* Stated problem *
Repeat the material in full. Keep every line exactly as it is.
═══ Collected material
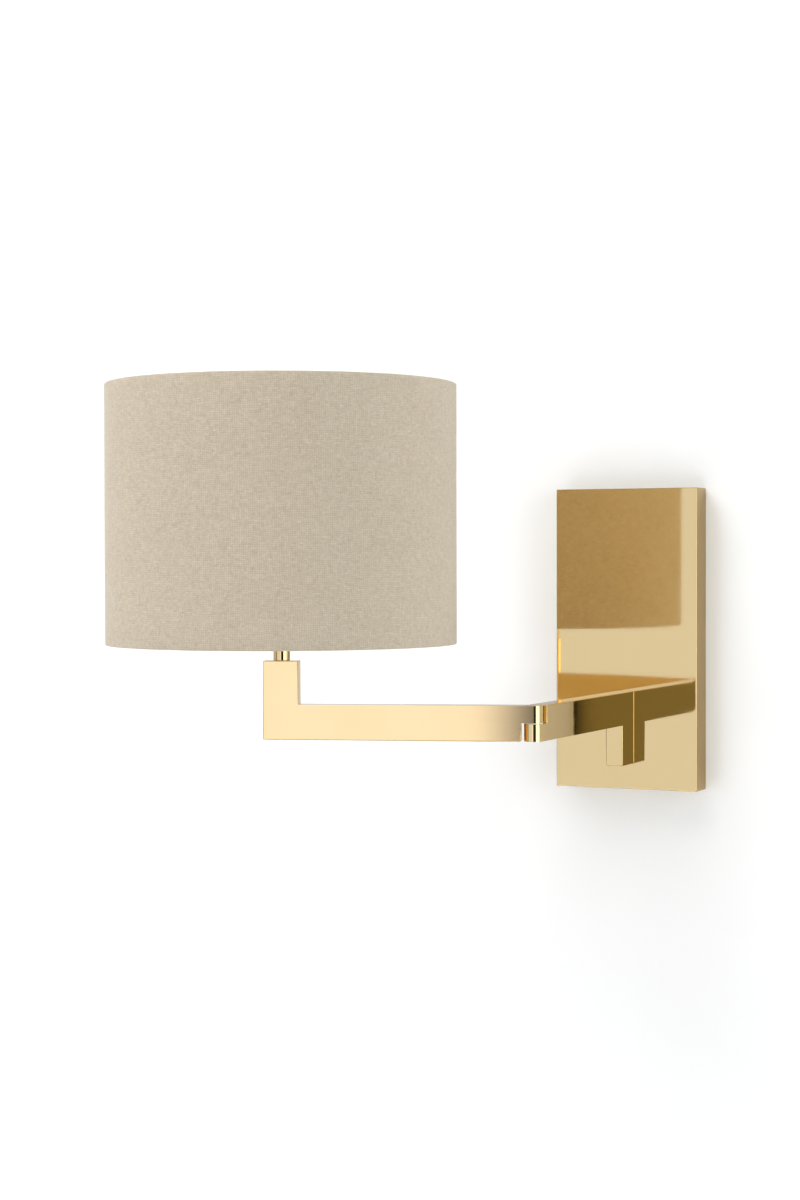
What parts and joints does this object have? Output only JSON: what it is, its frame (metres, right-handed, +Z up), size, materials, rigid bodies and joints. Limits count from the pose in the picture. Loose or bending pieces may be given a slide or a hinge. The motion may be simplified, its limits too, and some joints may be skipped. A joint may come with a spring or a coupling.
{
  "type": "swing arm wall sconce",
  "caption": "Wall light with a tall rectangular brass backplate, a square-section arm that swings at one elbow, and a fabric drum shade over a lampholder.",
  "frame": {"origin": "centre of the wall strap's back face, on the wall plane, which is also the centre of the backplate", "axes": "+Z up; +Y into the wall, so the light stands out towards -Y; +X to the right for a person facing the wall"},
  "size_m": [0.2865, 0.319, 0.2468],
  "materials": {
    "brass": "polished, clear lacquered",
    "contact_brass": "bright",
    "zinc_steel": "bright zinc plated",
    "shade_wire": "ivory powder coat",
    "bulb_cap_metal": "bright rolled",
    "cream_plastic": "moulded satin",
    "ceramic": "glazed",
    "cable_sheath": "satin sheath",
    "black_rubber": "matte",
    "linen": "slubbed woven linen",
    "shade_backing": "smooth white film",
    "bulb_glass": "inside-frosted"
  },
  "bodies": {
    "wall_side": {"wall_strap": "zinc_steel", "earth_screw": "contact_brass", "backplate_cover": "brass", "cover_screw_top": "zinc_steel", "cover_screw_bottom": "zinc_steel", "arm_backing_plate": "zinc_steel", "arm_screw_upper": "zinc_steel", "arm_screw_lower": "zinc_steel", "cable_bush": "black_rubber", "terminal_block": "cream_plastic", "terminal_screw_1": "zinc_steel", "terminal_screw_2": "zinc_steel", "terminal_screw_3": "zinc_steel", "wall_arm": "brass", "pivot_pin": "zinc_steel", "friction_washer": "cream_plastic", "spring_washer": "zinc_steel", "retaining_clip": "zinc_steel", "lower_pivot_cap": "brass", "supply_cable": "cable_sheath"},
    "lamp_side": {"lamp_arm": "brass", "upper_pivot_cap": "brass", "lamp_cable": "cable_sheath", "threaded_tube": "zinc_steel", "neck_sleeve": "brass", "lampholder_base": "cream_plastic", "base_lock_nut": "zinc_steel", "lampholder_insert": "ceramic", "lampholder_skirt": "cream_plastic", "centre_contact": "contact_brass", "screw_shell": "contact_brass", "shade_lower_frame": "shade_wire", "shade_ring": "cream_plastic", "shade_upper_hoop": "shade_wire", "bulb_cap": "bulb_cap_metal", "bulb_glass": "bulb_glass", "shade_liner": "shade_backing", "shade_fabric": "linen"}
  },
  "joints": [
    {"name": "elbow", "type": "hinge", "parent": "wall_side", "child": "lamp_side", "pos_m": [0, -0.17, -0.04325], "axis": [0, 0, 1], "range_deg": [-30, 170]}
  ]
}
══════
* Finished task *
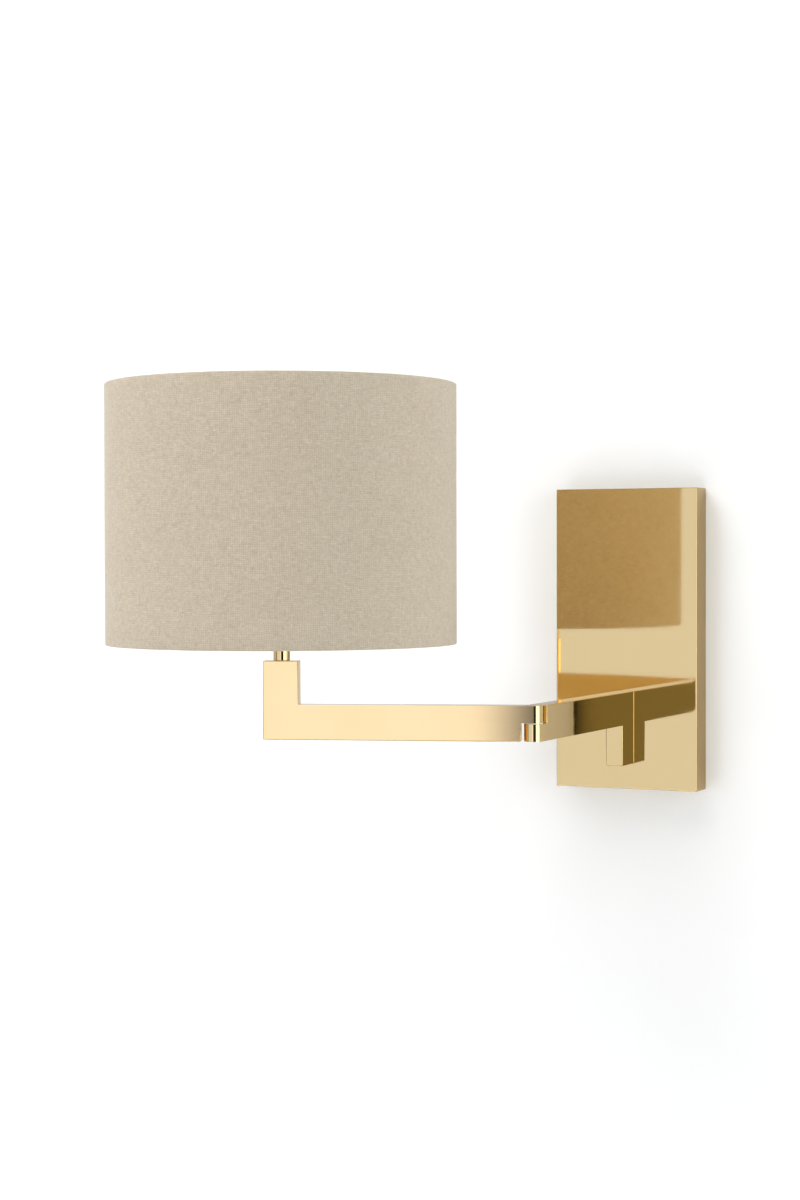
What parts and joints does this object have? Output only JSON: what it is, its frame (metres, right-handed, +Z up), size, materials, rigid bodies and joints. Limits count from the pose in the picture. Loose or bending pieces may be given a slide or a hinge. The motion may be simplified, its limits too, and some joints may be skipped. A joint may come with a spring or a coupling.
{
  "type": "swing arm wall sconce",
  "caption": "Wall light with a tall rectangular brass backplate, a square-section arm that swings at one elbow, and a fabric drum shade over a lampholder.",
  "frame": {"origin": "centre of the wall strap's back face, on the wall plane, which is also the centre of the backplate", "axes": "+Z up; +Y into the wall, so the light stands out towards -Y; +X to the right for a person facing the wall"},
  "size_m": [0.2865, 0.319, 0.2468],
  "materials": {
    "brass": "polished, clear lacquered",
    "contact_brass": "bright",
    "zinc_steel": "bright zinc plated",
    "shade_wire": "ivory powder coat",
    "bulb_cap_metal": "bright rolled",
    "cream_plastic": "moulded satin",
    "ceramic": "glazed",
    "cable_sheath": "satin sheath",
    "black_rubber": "matte",
    "linen": "slubbed woven linen",
    "shade_backing": "smooth white film",
    "bulb_glass": "inside-frosted"
  },
  "bodies": {
    "wall_side": {"wall_strap": "zinc_steel", "earth_screw": "contact_brass", "backplate_cover": "brass", "cover_screw_top": "zinc_steel", "cover_screw_bottom": "zinc_steel", "arm_backing_plate": "zinc_steel", "arm_screw_upper": "zinc_steel", "arm_screw_lower": "zinc_steel", "cable_bush": "black_rubber", "terminal_block": "cream_plastic", "terminal_screw_1": "zinc_steel", "terminal_screw_2": "zinc_steel", "terminal_screw_3": "zinc_steel", "wall_arm": "brass", "pivot_pin": "zinc_steel", "friction_washer": "cream_plastic", "spring_washer": "zinc_steel", "retaining_clip": "zinc_steel", "lower_pivot_cap": "brass", "supply_cable": "cable_sheath"},
    "lamp_side": {"lamp_arm": "brass", "upper_pivot_cap": "brass", "lamp_cable": "cable_sheath", "threaded_tube": "zinc_steel", "neck_sleeve": "brass", "lampholder_base": "cream_plastic", "base_lock_nut": "zinc_steel", "lampholder_insert": "ceramic", "lampholder_skirt": "cream_plastic", "centre_contact": "contact_brass", "screw_shell": "contact_brass", "shade_lower_frame": "shade_wire", "shade_ring": "cream_plastic", "shade_upper_hoop": "shade_wire", "bulb_cap": "bulb_cap_metal", "bulb_glass": "bulb_glass", "shade_liner": "shade_backing", "shade_fabric": "linen"}
  },
  "joints": [
    {"name": "elbow", "type": "hinge", "parent": "wall_side", "child": "lamp_side", "pos_m": [0, -0.17, -0.04325], "axis": [0, 0, 1], "range_deg": [-30, 170]}
  ]
}